De la nécessité de valoriser le potentiel naturel
Sans oublier les financements innovants, comme le capital-risque, les financements verts, qui restent encore peu utilisés. A titre illustratif, selon les analyses de la BAD, en matière de crédit carbone, le Burkina Faso devrait recevoir un montant de 4,13 milliards de dollars par an sur la période 2022-2050, à titre de compensation pour les effets des changements climatiques, en vertu du principe de « responsabilités communes mais différenciées ». Le pays dispose d’un potentiel en capital naturel pour réussir la transformation structurelle de son économie.
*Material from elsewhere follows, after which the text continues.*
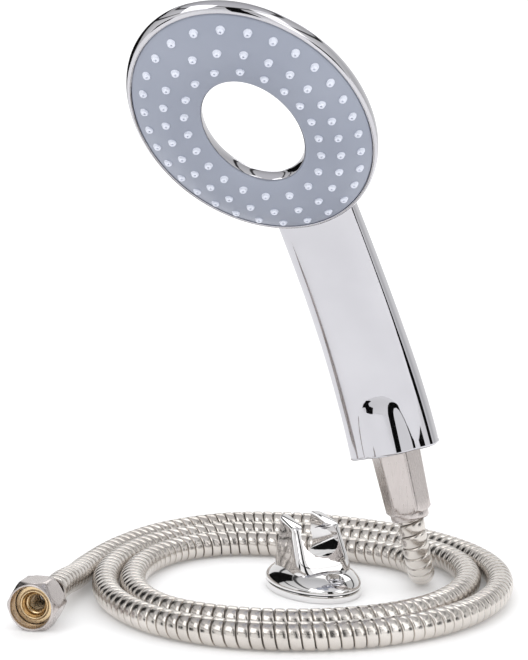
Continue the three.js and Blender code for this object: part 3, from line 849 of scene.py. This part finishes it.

Il est composé de ressources naturelles renouvelables com-prenant les eaux de surface (environ 200 000 ha) et souterraines, les terres agricoles (9 millions d’ha dont 1/3 cultivée), les forêts (1/5 du territoire), les pâturages pour l’élevage, les ressources halieutiques (20 000 tonnes par an), et de ressources naturelles non-renouvelables qui sont des réserves minérales (l’or, le zinc, le cuivre, le manganèse …), globalement sous-exploitées à l’exception de l’or, indique la BAD. Mais pour transformer cet énorme potentiel naturel en produits tangibles, elle recommande d’entreprendre un certain nombre d’initiatives et de réformes, à court, moyen et long terme. Il s’agit, entre autres, d’améliorer la productivité du secteur agricole, promouvoir la transformation agro-industrielle des produits locaux, renforcer l’efficacité des mécanismes de recouvrement des revenus miniers et la lutte contre les flux financiers illicites, améliorer l’accès à l’éducation et à la formation technique et professionnelle et l’accès aux services de santé de qualité, augmenter les fonds de garanties ou autres moyens de financement des PME. Sans oublier la nécessite de développer les chaînes de valeur verticales et horizontales pour accroître la valeur ajoutée dans l’exploitation minière, créer un fonds souverain pour gérer les recettes minières, développer une stratégie de mobilisation des capitaux de la diaspora via l’émission d’obligations dédiées au financement du développement durable. Le cadre institutionnel de la gouvernance constitue aussi un élément clé. Et, il faut y renforcer la lutte contre la corruption et la fraude, augmenter la part des ressources financières et humaines dédiées à la gestion forestière, améliorer l’accès de la population à la justice, renforcer le cadre juridique de secteur minier.